#### TASK OBJECTIVE
Search the material below for the string "code" and list each line that holds it.

#### INFORMATION SUPPLIED

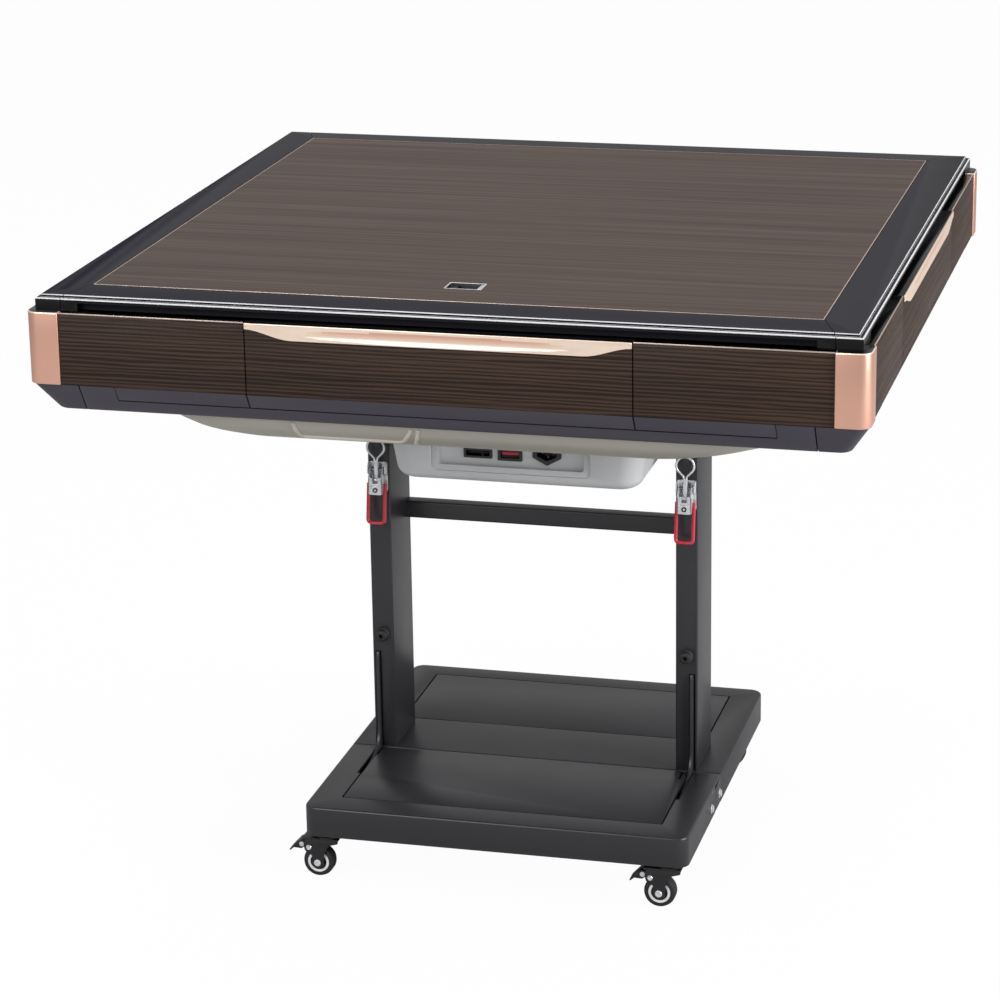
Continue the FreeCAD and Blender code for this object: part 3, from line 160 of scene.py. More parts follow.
def linear(code):
    """Linear colour of a six-figure hex code."""
    parts = [int(code[index:index + 2], 16) / 255 for index in (0, 2, 4)]
    return tuple(part / 12.92 if part <= 0.04045 else ((part + 0.055) / 1.055) ** 2.4 for part in parts)


def shade(colour, factor):
    return tuple(part * factor for part in colour)


def grained_wood(name, colour, fine, contrast, depth, relief, roughness, along="x", ribs=None):
    """Brown foil with grain that runs along X or Y, and with ribs where they have a pitch."""
    made = Finish(name)

    def run(long, across):
        return made.place((long, across, across) if along == "x" else (across, long, across))

    broad = made.noise(run(0.8, 26.0), 2.2, 2.0, 0.5)
    streak = made.noise(run(1.4, 150.0), fine, 4.0, 0.62)
    fibre = made.noise(run(9.0, 900.0), fine, 2.0, 0.5)
    if ribs:
        pitch_at_one = 0.314
        wavy = {"Scale": pitch_at_one / ribs, "Distortion": 5.0, "Detail": 2.0, "Detail Scale": 1.5}
        settings = {"wave_type": "BANDS", "bands_direction": "Z"}
        sockets = {"Vector": made.place((0.06, 0.06, 1)), **wavy}
        wave = made.node("ShaderNodeTexWave", settings, sockets, output=1)
        tone = broad * 0.12 + streak * 0.48 + fibre * 0.14 + wave * 0.26
    else:
        tone = broad * 0.3 + streak * 0.55 + fibre * 0.15
    tone = tone.rise(0.5 - contrast, 0.5 + contrast)
    lines = streak.rise(0.40, 0.62)
    made.clouded(tone, colour, 1 - depth, 1 + depth)
    made.set(Roughness=roughness - 0.08 * lines, Specular_IOR_Level=0.18)
    made.bump(lines * 0.7 + fibre * 0.3, relief, 0.0004)
    return made.material


def coated(name, colour, roughness, grain, relief, coat=0.0, specular=0.5):
    """Painted or moulded surface with a fine texture."""
    made = Finish(name, Coat_Weight=coat, Coat_Roughness=0.08, Specular_IOR_Level=specular)
    spot = made.place()
    fine, cloud = made.noise(spot, grain, 3.0, 0.6), made.noise(spot, 14.0, 2.0, 0.5)
    made.clouded(cloud, colour, 0.95, 1.05)
    made.set(Roughness=roughness + 0.08 * (cloud - 0.5) + 0.05 * (fine - 0.5))
    made.bump(fine, relief, 0.0002)
    return made.material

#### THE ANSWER
Continue the FreeCAD and Blender code for this object: part 3, from line 160 of scene.py. More parts follow.
def linear(code):
    """Linear colour of a six-figure hex code."""
    parts = [int(code[index:index + 2], 16) / 255 for index in (0, 2, 4)]